Однажды ночью к нам на «станцию 3» привезли восьмерых заключённых из гестапо. Пятеро из них умерли до рассвета. А двое, по слухам, испустили дух ещё в машине, когда их везли в лагерь.
Одного из уцелевших положили рядом со мной, на ту самую койку, где раньше лежал Арне Соде. Это был ещё совсем молодой человек лет двадцати двух. К нам его доставили из «амбулатории». Там ему сделали перевязку. Врачи обстригли ему ножницами почти всё мясо с ягодиц, потому что после плетей оно висело клочьями на костях. Всю его изуродованную спину обмотали бинтами, оставив лишь небольшое отверстие у заднего прохода.

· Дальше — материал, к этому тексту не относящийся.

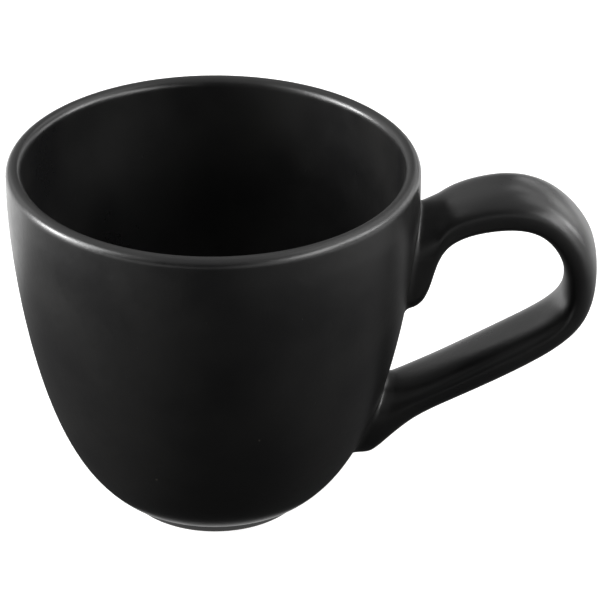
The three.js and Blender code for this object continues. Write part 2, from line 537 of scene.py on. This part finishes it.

Он лежал на животе. Температура у него была почти 41 градус. Когда рассвело, он повернул ко мне голову.
Я никогда этого не забуду. Ему было не больше двадцати двух, но передо мной вдруг возникло лицо старика. В гестапо его обрабатывали в течение недели.
— Ему не выкарабкаться, — сказал мне по-немецки капо, который стоял возле моей койки. Впервые я уловил в его голосе нечто похожее на человеческое сочувствие. — Ведь у тебя есть сигареты, — продолжал он вполне дружелюбно. — Ты тут каждый день дымишь под одеялом, хотя знаешь, что за это я могу тебе всыпать двадцать пять ударов по спине. Дай-ка этому парню сигарету, а до обхода врача я проветрю комнату.
Я дал несчастному сигарету. Капо зажёг её. Мой новый сосед выкурил сигарету с невероятной жадностью и наслаждением.